Hace ahora tres años (más o menos), Jorge Bethencourt -que andaba entonces fascinado con las nuevas tecnologías de la comunicación- me convenció de que abriera una cuenta en twiter. Lo único que recuerdo es que manipuló diestramente mi teléfono y mi nombre quedó asociado misteriosamente a un huevo de color morado (con perdón) que al parecer seguía a un huevo azul del ministro Soria, y a uno rojo de Joaquín Sabina y a los de otros señores y señoras de renombre. La cosa es que después de aquel esfuerzo inútil de Jorge, que duró media hora, no volví a prestarle atención en los últimos tres años al pajarito de marras. En serio: no manejo ni el mando de la tele. Y mi teléfono -al que respeto mucho- se me antoja un cubo rubick cargado de misterios y secretos. Por eso, la única red social a la que le he prestado atención en mi vida es a mi propia red de besugos, en la que yo mismo ejerzo de besugo primus inter pares, normalmente sin lograrlo.

Pero la historia es que hace como un mes o algo así, poco antes de estrenarme en esta tira, según se sale de EL DÍA, el colega Jerez publicó una divertida encíclica dirigida a los dinosaurios tecnológicos, esos plumíferos prejubilados y algo mohosos, incapaces de arrastrar su @rroba por los espacios virtuales. Me sentí inmediatamente concernido, y tan avergonzado de ser periodista y vivir aferrado al jurásico de papel, que decidí aprender a moverme en twiter y activé esa cuenta, y también otra dormida en Facebook, y ahora me dedico a colgar en ambas lo que escribo, a la espera de tener un rato y resucitar cual zombi un blog que tuve alguna vez.
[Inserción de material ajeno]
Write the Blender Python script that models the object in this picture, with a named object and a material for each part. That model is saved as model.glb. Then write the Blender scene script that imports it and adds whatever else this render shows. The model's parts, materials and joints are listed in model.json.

He estado, pues, muy entretenido estos últimos días colgando el a babor en twiter y face, las más de las veces en donde no era, y consultando luego las entradas, los enlaces y otras pequeñas satisfacciones del ego digital. Pero leo las noticias de estos días, lo del concejal Zapata, que usó su twiter como un reservorio de chistes casposos, o lo del concejal Carmona (denunciante del primero, que dicen que borró unos cuantos de los suyos por si acaso), o lo del concejal palmero que andaba buscando una bala virtual para reventar a don Mariano, y como que me está entrando como un poco de acongojamiento: antes uno escribía o decía una sandez, y se perdía en el espacio oscuro y polvoriento de las hemerotecas o se lo llevaba todo el aire fresco de la mañana siguiente. Si no te llegaba una citación, tus tonterías duraban justo de un día al día siguiente y la siguiente tontería. Ahora no es así, ahora deja uno un rastro de migas por el ciberespacio que pueden ser utilizadas en tu contra por toda la eternidad. Imaginen que algún enemigo encuentre en alguna esquina de la red un comentario laudatorio sobre Fufú (que los hice) o sobre Bolorino (que no), o una foto mía de los 70 con coleta y vaqueros de pata de elefante. El pasado debería tener fecha de caducidad, como las trampas en la renta o los delitos. Es muy cruel vivir con miedo.